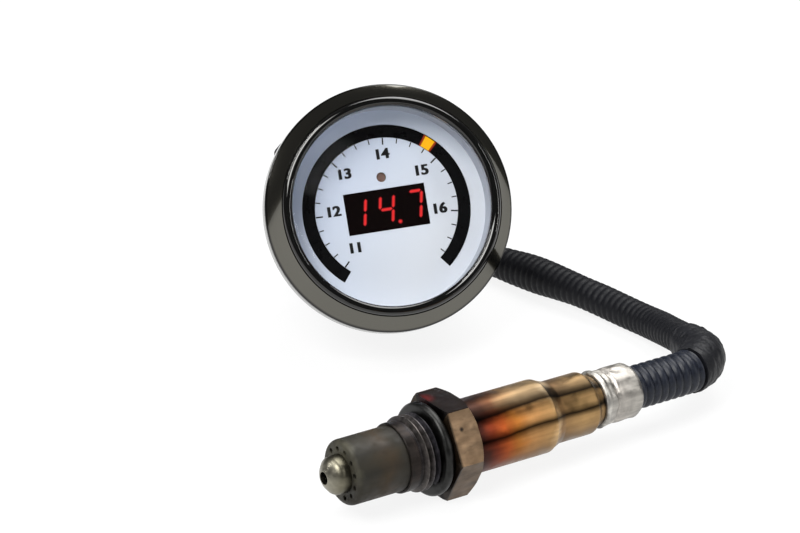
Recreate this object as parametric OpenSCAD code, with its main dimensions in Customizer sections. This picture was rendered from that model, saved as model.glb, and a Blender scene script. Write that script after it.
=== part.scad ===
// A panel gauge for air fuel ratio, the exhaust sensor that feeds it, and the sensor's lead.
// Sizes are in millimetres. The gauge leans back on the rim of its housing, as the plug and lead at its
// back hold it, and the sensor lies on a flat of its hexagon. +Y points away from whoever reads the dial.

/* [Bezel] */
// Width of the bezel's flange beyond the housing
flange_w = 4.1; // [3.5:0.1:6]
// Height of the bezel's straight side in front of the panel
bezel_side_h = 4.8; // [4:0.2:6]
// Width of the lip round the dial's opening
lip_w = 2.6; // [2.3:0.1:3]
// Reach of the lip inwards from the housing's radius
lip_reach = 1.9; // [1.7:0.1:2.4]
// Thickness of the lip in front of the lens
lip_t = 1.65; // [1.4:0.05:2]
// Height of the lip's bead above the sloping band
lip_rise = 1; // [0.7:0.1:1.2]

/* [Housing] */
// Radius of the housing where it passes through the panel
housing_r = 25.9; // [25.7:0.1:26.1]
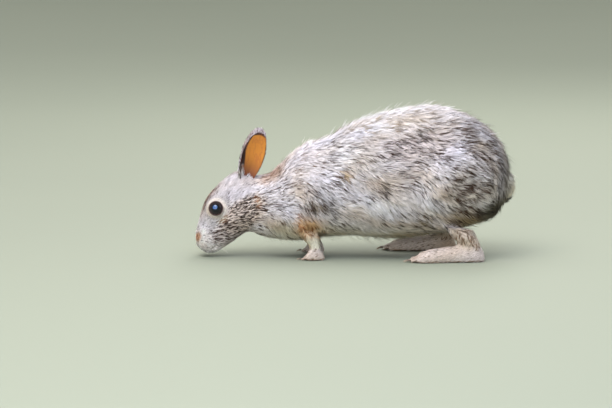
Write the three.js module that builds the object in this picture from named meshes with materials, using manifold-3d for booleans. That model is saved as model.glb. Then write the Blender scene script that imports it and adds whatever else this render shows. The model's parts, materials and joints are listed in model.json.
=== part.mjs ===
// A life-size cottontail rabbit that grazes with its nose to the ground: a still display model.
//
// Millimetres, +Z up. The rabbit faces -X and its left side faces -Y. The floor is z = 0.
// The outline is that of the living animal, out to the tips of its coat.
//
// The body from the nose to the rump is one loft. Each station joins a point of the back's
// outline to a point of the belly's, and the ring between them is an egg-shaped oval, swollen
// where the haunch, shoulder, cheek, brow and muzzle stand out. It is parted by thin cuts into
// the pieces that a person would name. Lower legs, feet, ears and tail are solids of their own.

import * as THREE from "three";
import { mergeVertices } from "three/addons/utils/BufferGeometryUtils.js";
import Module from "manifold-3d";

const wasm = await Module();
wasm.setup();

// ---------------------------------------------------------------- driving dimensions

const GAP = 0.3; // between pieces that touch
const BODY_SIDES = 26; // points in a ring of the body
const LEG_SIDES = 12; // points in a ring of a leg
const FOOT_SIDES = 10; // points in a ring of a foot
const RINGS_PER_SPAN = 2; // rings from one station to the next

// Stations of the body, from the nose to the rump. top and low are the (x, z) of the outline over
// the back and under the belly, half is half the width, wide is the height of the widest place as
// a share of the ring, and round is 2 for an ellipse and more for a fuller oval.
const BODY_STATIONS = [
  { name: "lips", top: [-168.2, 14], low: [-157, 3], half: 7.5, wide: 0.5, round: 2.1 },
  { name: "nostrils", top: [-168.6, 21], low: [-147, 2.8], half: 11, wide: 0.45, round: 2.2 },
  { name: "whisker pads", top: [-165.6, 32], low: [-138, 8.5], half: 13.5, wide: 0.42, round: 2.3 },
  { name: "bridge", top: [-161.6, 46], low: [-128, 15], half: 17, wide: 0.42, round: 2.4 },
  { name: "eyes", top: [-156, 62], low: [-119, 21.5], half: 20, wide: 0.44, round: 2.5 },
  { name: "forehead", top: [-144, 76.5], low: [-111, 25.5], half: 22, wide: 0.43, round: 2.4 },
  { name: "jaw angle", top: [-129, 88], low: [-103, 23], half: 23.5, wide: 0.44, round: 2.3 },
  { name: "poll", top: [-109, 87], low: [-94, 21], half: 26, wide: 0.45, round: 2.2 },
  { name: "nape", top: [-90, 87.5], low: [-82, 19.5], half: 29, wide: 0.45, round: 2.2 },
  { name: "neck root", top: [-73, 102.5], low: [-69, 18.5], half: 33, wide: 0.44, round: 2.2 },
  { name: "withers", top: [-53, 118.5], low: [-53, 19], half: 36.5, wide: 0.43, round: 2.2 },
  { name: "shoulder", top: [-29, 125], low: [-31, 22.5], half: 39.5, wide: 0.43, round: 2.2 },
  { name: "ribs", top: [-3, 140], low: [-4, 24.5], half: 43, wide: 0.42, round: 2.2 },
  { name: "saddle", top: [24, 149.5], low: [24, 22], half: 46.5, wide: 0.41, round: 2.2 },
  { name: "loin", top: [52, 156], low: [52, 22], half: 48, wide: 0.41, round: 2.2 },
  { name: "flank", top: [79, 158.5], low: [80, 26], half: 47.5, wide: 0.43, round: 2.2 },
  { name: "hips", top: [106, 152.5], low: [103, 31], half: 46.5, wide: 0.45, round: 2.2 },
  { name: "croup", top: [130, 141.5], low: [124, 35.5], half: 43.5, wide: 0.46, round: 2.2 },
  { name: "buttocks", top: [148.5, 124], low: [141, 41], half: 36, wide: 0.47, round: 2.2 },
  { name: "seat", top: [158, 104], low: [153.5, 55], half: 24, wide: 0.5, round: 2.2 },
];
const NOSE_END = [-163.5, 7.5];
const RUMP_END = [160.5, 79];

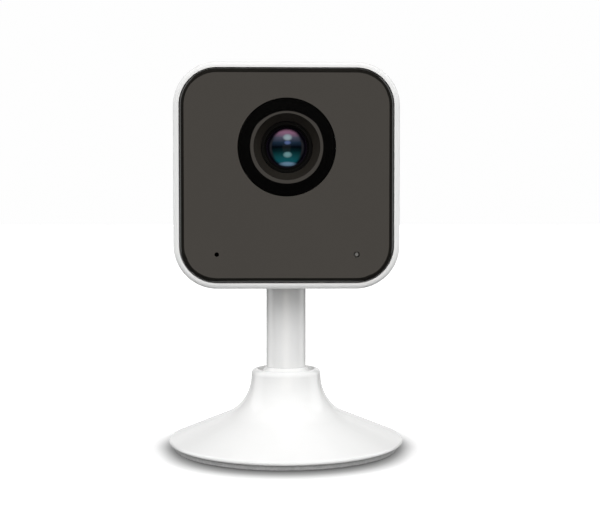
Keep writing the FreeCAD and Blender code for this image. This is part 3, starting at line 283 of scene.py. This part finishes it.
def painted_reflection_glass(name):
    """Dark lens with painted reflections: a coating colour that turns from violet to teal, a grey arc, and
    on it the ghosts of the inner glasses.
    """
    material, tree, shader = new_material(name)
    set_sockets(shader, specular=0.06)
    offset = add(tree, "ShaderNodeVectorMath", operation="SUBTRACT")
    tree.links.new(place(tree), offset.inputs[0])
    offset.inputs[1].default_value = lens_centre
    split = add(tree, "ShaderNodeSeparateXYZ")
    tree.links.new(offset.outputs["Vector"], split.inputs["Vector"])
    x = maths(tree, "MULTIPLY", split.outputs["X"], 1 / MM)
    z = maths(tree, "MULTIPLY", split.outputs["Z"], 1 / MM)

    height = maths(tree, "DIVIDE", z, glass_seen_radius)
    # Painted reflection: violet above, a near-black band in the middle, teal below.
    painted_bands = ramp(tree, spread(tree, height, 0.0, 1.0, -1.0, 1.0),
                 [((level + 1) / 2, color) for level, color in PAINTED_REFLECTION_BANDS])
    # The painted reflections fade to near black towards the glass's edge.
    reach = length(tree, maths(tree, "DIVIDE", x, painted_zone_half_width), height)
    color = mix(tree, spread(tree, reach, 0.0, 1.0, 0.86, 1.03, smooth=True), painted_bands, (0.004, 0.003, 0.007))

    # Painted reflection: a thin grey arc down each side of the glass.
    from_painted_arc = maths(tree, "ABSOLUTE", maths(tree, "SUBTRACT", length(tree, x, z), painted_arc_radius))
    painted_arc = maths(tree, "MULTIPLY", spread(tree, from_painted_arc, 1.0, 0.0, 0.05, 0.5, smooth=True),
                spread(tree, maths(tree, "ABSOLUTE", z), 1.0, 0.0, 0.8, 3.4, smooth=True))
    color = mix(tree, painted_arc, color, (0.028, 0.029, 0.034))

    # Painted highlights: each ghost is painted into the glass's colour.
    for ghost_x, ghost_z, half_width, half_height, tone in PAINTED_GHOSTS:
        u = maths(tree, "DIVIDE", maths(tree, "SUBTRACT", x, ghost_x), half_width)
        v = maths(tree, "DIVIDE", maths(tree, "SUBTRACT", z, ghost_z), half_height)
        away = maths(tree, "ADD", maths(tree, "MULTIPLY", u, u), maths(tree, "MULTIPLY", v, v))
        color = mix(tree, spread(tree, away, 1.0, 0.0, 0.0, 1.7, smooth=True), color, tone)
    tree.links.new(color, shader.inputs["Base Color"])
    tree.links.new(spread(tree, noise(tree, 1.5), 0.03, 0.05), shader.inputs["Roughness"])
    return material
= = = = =
* [WHAT YOU NEED TO DO]
Say only how many lines in the records carry the word "manifold".

* [SOLUTION FOR THIS EXERCISE]
2